Clear Communication: The Key to Drone Certification Success
- Jose Martin
- 2 days ago
- 3 min read

In the world of aviation certification, words are not just words—they are precise technical and legal terms. A single misinterpretation can lead to months of delays, costly redesigns, or even a failed application. For drone and eVTOL companies, many of which hail from Silicon Valley, the military, or other tech sectors, a significant and often underestimated barrier is language.
The jargon you use every day in your field may have a completely different, highly specific meaning to an FAA or EASA regulator. Failing to speak their language can create a chasm of misunderstanding that hinders progress, no matter how brilliant your engineering may be.
The Jargon Barrier: Silicon Valley vs. Traditional Aerospace
The culture clash is real. The fast-paced, agile world of tech uses terminology that can be ambiguous or even alarming to a safety-focused regulator.
● "Move Fast and Break Things": This famous tech mantra is the antithesis of aviation's "safety first" culture. Using such phrases can immediately erode trust.
● "Beta Test": In software, this is a normal phase. In aviation, you don't "beta test" an aircraft with the public.

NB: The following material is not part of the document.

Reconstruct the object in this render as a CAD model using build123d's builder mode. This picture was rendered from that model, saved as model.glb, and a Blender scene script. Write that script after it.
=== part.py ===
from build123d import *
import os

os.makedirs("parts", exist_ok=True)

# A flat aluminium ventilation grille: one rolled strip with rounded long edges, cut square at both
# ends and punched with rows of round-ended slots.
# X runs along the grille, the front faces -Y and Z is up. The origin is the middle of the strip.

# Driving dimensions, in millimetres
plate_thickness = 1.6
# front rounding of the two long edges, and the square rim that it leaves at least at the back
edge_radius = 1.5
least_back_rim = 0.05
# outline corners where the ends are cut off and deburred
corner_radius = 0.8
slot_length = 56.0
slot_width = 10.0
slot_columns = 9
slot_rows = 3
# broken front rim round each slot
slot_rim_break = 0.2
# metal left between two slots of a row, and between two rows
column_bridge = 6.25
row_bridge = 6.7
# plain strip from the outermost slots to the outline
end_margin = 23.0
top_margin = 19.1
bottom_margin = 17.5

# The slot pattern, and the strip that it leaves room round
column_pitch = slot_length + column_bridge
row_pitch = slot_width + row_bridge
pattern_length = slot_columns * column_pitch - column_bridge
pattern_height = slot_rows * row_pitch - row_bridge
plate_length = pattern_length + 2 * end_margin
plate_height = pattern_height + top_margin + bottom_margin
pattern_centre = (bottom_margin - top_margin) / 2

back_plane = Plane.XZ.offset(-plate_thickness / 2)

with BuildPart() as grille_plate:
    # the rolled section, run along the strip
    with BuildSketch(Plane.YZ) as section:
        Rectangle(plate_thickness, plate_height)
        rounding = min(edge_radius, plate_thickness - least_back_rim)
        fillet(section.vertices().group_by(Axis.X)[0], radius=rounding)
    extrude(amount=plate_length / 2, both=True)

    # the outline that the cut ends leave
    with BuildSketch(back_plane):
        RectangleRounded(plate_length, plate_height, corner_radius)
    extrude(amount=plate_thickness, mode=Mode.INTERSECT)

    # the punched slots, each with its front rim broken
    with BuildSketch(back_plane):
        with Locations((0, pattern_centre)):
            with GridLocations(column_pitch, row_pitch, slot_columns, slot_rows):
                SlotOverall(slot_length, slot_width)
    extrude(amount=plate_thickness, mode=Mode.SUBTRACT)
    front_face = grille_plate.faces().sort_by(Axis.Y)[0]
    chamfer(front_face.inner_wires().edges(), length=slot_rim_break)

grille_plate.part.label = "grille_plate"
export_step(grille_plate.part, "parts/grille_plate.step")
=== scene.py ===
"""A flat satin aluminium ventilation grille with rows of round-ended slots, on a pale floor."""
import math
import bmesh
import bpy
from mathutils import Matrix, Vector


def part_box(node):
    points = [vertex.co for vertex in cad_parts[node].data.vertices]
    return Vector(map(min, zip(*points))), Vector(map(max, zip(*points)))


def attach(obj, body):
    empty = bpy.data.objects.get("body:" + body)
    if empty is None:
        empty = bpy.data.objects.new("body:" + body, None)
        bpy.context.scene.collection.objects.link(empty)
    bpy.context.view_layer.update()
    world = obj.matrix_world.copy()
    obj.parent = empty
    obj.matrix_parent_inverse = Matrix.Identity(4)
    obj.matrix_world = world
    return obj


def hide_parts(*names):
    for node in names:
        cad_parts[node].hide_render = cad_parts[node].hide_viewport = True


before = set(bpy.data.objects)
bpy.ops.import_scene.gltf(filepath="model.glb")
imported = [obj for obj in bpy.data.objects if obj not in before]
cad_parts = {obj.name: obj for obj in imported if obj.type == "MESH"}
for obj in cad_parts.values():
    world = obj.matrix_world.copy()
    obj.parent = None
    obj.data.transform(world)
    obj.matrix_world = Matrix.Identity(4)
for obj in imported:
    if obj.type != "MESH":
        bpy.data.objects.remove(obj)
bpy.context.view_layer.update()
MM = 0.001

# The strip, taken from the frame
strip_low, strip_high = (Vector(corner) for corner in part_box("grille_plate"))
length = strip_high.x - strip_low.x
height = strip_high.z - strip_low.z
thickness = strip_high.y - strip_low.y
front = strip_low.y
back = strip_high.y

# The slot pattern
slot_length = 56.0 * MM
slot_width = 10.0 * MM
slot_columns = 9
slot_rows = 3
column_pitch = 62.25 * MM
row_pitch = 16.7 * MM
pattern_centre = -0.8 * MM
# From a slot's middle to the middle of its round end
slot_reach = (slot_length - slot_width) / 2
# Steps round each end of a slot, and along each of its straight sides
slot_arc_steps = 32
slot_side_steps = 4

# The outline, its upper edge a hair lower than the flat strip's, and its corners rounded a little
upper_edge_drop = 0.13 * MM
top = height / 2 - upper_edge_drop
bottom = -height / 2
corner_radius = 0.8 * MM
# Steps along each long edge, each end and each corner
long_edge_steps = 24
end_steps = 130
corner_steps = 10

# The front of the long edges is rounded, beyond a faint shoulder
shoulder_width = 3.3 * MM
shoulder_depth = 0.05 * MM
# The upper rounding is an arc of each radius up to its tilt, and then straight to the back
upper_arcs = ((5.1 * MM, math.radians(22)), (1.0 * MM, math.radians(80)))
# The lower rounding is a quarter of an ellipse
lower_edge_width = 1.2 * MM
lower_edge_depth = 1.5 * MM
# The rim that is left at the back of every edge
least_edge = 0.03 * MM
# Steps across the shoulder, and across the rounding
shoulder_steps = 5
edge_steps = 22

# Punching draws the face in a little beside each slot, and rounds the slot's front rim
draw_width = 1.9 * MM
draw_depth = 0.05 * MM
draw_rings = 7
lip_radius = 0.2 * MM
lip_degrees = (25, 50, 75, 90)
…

You conduct a rigorously controlled "flight test campaign" under an Experimental certificate.
● "Failover" or "Redundancy": While these are technical terms, a regulator needs to know the specific probability of failure and the assurance level of your redundant system. Vague promises are insufficient.
The Critical Importance of Precise Regulatory Terminology
Aviation regulations rely on terms with long histories and legal precedents. Using them incorrectly signals a lack of understanding. For example:
● "Shall" vs. "Should": In a regulation, "shall" is a mandatory requirement. "Should" is a recommendation. Confusing them in your documentation is a critical error.

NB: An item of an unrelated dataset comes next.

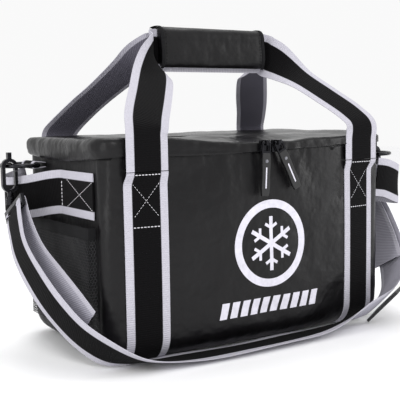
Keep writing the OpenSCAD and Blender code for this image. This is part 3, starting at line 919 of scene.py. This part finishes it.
class BAG_OT_zip(BagOperator):
    """Adds the two zip tapes with their coils, and the finish of sliders and pulls"""

    bl_idname = "bag.zip"
    bl_label = "Zip"

    def make(self, sizes):
        self.half("zip_half_body", "bag", RIM_Z + 0.3 * MM, RIM_Z - 4 * MM, "zipper_tape_body", 0)
        self.half("zip_half_lid", "lid", LID_Z + 0.2 * MM, LID_Z + 4 * MM, "zipper_tape_lid", 0.5)
        for i, side in enumerate(("left", "right")):
            for kind in ("zip_slider", "pull_tongue"):
                polish(f"{kind}_{side}", "metal", 0.35 * MM)
            self.pull(side, (3, -27)[i])

    def half(self, name, body, z, tape_z, replaced, phase):
        """One tape along three sides, with a tooth every 2.4 mm."""
        rim_span = range(BACK_LEFT + CORNER_N - PLAN_N, BACK_RIGHT + 3)
        line = [plan(-0.4 * MM)[i % PLAN_N] for i in rim_span]
        points, faces = [], []
        for height, e in ((z, 0.0), (tape_z, 0.0), (tape_z, -0.8 * MM), (z, -0.8 * MM)):
            for x, y in line:
                scale = 1 + e / HALF_D
                points.append((x * scale, y * scale, height))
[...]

● "Airworthy" vs. "Functional": Your drone may function perfectly in a test field, but "airworthiness" is a legal determination that it meets all applicable regulations and is in a condition for safe operation. You don't declare your aircraft airworthy—the FAA does.
● "Certification" vs. "Approval": These are often used interchangeably in casual conversation, but can have distinct meanings in a regulatory context.
Misinterpretations Between Agencies: FAA vs. EASA
The translation challenge multiplies when dealing with multiple international authorities. A term defined one way by the FAA might have a slightly different definition by EASA.
● "Type Certificate (TC): The fundamental concept is the same, but the path to get there, the supporting data required, and the involvement of the authority can differ.
● "Equivalent Level of Safety (ELOS)" (FAA) vs. "Alternative Means of Compliance (AMC)" (EASA): Both are processes for deviating from a prescriptive rule, but the methodologies and justification arguments are not identical.
Assuming that a compliance finding from one authority will be automatically accepted by another is a dangerous and costly assumption.
Expert Consultants as Essential "Translators"
This is where an experienced certification partner earns their keep. They act as essential bilingual "translators" between your engineering team and the regulatory authorities. Their role is to:
● Listen to Your Engineers: Understand your technology and its capabilities in your own terms.
● Translate into Regulatory Language: Reframe your descriptions into the precise terminology that regulators expect and require. They transform "our system fails over seamlessly" into "the system architecture incorporates a redundant channel with a failure isolation time of X milliseconds, meeting the requirements of § XYZ for a major failure condition."
● Interpret Regulator Feedback: Decipher the often nuanced feedback from the FAA or EASA and explain the underlying concern to your team in practical engineering terms.
This translation ensures that your submissions are clear, concise, and compliant from the start, preventing misunderstandings that can derail a project.
Conclusion: Clarity is the Pathway to Compliance
In drone certification, clear communication is not a soft skill—it is a hard requirement for success. Investing in experts who can expertly translate your innovation into the rigorous language of aviation safety is not an expense; it is a strategic necessity. It builds trust with regulators, streamlines the review process, and ensures that your groundbreaking technology is understood and evaluated on its true merits, paving the way for a smooth and successful certification.